* **Task to complete**:
Locate each line of the material that contains "with", then return it.
※
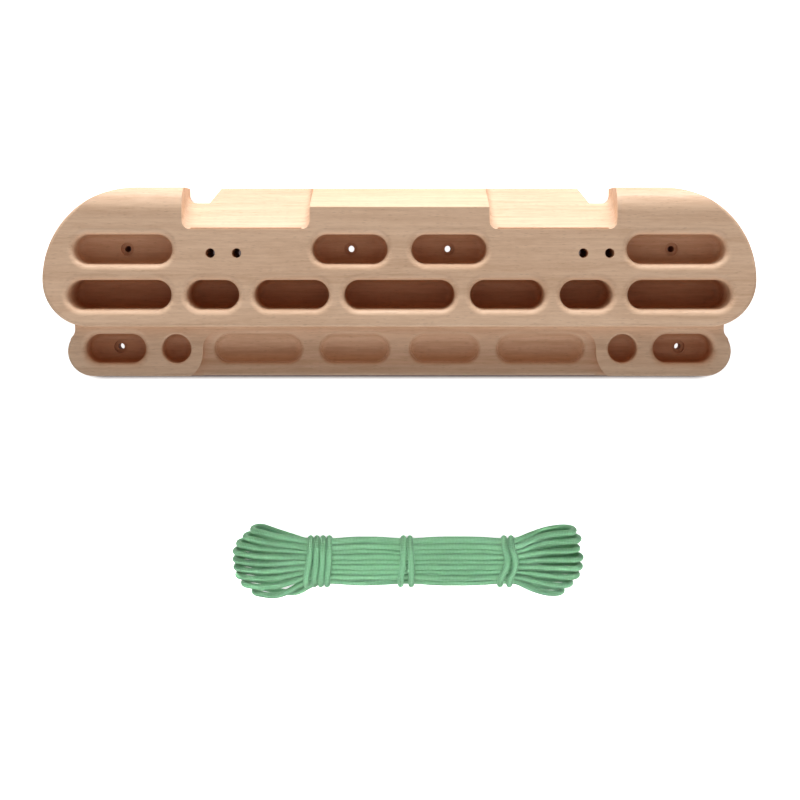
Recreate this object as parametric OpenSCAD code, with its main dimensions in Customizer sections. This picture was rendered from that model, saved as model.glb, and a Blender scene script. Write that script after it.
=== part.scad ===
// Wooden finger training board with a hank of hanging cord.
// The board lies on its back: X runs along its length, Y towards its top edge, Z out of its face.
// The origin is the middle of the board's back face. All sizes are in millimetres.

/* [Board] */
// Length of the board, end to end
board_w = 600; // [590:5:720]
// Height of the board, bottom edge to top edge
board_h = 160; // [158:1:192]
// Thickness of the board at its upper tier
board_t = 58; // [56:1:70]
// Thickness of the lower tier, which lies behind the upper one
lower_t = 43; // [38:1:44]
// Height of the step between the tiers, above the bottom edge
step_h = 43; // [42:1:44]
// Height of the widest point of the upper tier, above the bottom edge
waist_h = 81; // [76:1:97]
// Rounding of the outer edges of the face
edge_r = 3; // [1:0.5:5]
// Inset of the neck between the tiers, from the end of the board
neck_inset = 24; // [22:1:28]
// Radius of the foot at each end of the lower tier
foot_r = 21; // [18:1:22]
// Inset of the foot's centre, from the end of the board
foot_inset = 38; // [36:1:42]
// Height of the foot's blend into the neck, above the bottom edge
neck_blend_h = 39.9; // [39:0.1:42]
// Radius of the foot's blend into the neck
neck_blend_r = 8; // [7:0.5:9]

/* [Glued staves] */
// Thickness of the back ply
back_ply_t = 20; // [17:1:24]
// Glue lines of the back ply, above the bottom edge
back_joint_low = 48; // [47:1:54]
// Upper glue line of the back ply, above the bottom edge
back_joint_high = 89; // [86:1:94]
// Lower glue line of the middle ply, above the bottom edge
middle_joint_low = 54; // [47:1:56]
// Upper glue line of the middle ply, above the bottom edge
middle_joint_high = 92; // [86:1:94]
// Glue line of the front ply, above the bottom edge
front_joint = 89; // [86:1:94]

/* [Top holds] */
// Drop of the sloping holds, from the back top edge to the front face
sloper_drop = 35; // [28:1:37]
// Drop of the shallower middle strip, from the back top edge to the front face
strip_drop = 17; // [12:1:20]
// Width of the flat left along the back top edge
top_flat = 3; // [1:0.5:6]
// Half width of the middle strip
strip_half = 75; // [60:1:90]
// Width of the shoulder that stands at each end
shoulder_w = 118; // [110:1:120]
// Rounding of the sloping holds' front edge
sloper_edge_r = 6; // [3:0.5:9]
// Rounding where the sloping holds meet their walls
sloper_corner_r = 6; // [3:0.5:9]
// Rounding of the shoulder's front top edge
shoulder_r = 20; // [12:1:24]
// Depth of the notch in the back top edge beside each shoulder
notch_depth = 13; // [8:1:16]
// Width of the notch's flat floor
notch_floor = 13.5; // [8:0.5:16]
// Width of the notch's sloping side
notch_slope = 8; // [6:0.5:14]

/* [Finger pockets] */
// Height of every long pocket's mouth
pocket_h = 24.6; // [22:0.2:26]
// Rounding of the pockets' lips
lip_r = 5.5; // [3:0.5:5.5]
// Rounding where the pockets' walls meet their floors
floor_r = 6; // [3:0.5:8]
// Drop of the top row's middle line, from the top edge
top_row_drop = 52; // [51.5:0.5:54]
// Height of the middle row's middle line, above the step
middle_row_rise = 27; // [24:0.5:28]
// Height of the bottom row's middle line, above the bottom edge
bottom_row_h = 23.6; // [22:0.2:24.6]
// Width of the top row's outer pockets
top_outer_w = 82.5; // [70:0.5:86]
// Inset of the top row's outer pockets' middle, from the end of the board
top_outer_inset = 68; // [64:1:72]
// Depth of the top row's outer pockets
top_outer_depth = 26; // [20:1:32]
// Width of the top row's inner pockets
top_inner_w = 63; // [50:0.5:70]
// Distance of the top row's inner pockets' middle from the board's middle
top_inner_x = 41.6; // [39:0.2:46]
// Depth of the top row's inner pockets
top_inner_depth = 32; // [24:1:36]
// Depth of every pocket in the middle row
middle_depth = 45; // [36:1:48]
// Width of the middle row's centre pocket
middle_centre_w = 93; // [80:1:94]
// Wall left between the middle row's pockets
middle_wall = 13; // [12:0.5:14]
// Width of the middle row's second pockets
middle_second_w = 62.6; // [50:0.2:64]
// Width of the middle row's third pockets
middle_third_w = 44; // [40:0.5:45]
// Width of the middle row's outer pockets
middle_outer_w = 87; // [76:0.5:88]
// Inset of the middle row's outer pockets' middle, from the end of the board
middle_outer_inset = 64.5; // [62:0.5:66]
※
* **Complete response**:
Recreate this object as parametric OpenSCAD code, with its main dimensions in Customizer sections. This picture was rendered from that model, saved as model.glb, and a Blender scene script. Write that script after it.
// Wooden finger training board with a hank of hanging cord.